Yeah, having a custom back end is my long term plan, but right now I'm working on a very limited time frame, and what I'm doing is not a paid job, it's just a favour for a friend who had an unexpected necessity all of a sudden. That's why I was looking for the most basic solution around, without having to pull off a new UI from scratch.

Thanks for your input, s_e :)

P.S. The VPS has 160MB! :)

Well, I have a stupidly complex site (the first one I ever built in Symphony - total mess at the back) that spikes to ~60mb using apache as httpd and 50mb from mysqld (on windows no less) as long as it isn't doing JIT, when apache tends to go a bit bonkers and fly up to 100mb+ depending on the image in question.

Profile wise - even though I'm loading in about 20 DSs with up to 60 queries - the whole page generation takes around 0.3 seconds. This might be crippling on a high volume service site, but probably won't hurt a local restaurant site too badly. The ?profile param from the debug devkit is really handy for checking this out.

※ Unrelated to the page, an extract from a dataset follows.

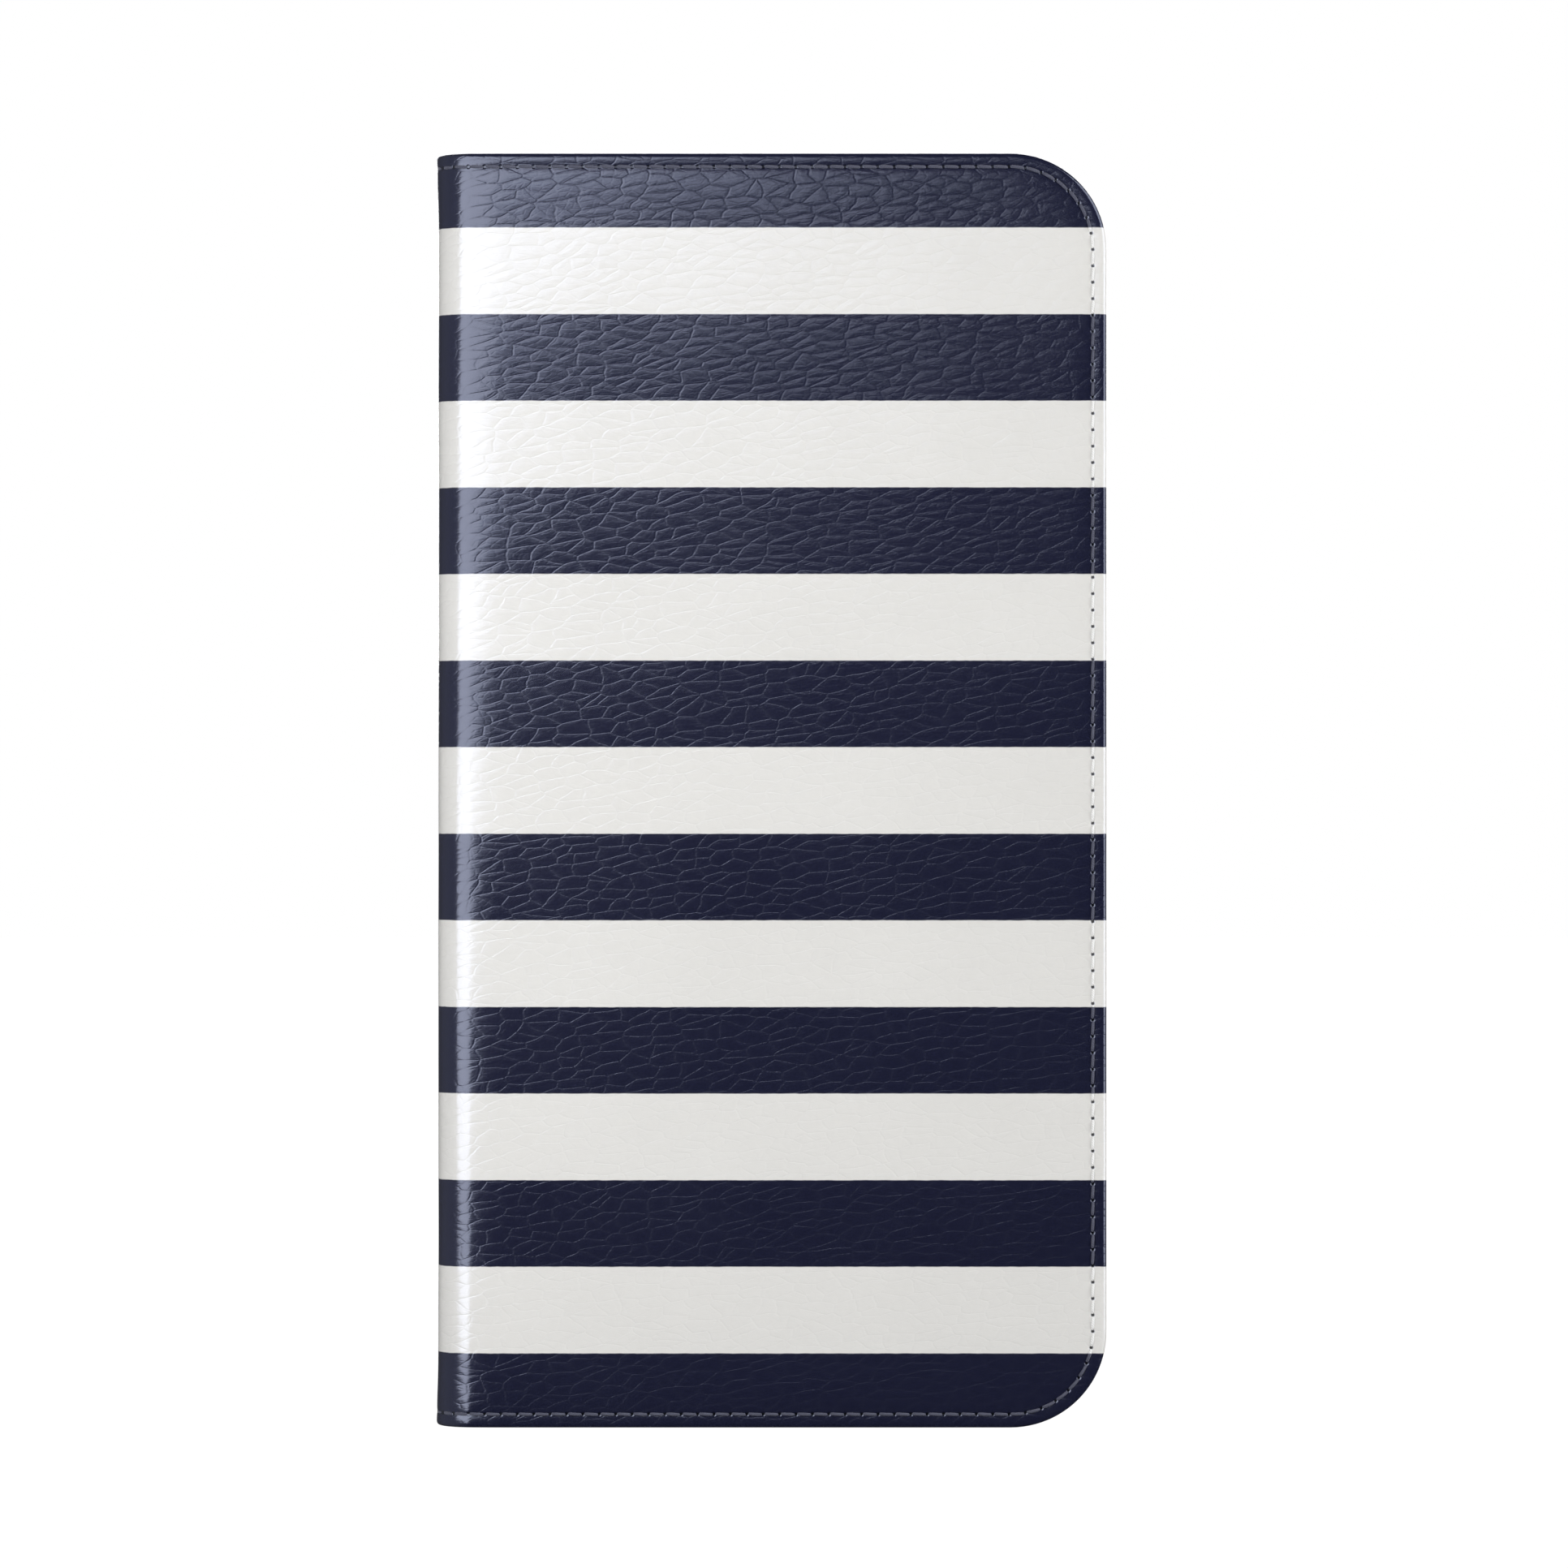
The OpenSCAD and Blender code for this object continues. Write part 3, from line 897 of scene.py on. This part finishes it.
def striped_leather():
    """Pebbled leather with printed bands and a row of needle holes, with painted shade in the holes."""
    s, c = sizes(), colours()
    m, t, p = material("striped_leather")
    cut = attribute(t, "cut")["Vector"]
    grain = group(t, "pebble_grain", {"Vector": cut})
    wear = group(t, "handling", {"Vector": cut, "Amount": 0.10})
    print_wander = node(t, "TexNoise", {"Vector": cut, "Scale": 700.0, "Detail": 2.0})
    wander = times(t, minus(t, print_wander.outputs["Fac"], 0.5), 0.12 * MM)
    ink = mix_colour(t, dark_bands(t, wander), c.white[:], c.navy[:])
    row = node(t, "SeparateXYZ", {"Vector": attribute(t, "row")["Vector"]}).outputs
    pitch = row_pitch()[0]
    beat = math_node(t, "DIVIDE", row["X"], pitch)
    off_hole = times(t, minus(t, beat, math_node(t, "ROUND", beat)), pitch)
    off_row = minus(t, row["Y"], s.stitch_inset)
    squares = plus(t, times(t, off_hole, off_hole), times(t, off_row, off_row))
    away = math_node(t, "SQRT", squares)
    # The needle holes are sunk by the bump and also darkened in the base colour: painted shade in the holes.
    rim_r, floor_r, hole_shade_strength, hole_depth = 0.34 * MM, 0.15 * MM, 0.92, 2.5
    hole = ramp(t, away, rim_r, floor_r)
    painted_hole_shade = minus(t, 1.0, times(t, hole, hole_shade_strength))
    t.links.new(shaded(t, ink, times(t, wear["Shade"], painted_hole_shade)), p["Base Color"])
    polish = times(t, grain["Tone"], 0.05)
    rough_from(t, p, 0.23, minus(t, wear["Rough"], polish))
    bump(t, p, minus(t, grain["Height"], times(t, hole, hole_depth)), 0.019 * MM)
    feed(t, p, {"IOR": 1.6, "Specular IOR Level": 0.9, "Specular Tint": (0.72, 0.78, 1, 1)})
    return m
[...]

All that aside, apart from writing a custom datasource, you could see how the development on this (XSL Resource Loader) is going. At the moment I don't think it handles conditions, but it may well do soon, at which point you'll be able to use parameters to include data sources at the top of the template.. or not include them so to speak.

Edit: Oh also don't forget awesome superstar Nick Dunn's Cacheable Datasource for even more exciting speed options.

Edit edit: That whole preamble was basically supporting Chris's idea of just using multiple datasources without filtering. I.e. It probably won't affect the efficiency of the site as horribly as you'd think, even if the technique is a little inelegant.

There's an extension made for exactly this!

@s_e

Thanks for the valuable info, I'll check that stuff out. The thing is that my VPS is not dedicated to just one website, and a WordPress deployment is in the works, which is what worries me really.

@creativedutchmen

Cool! I'm gonna check it out! Thanks a lot! :)

Oh wow I totally forgot about that Huib. I'd heard of the extension but absolutely forgot what it did.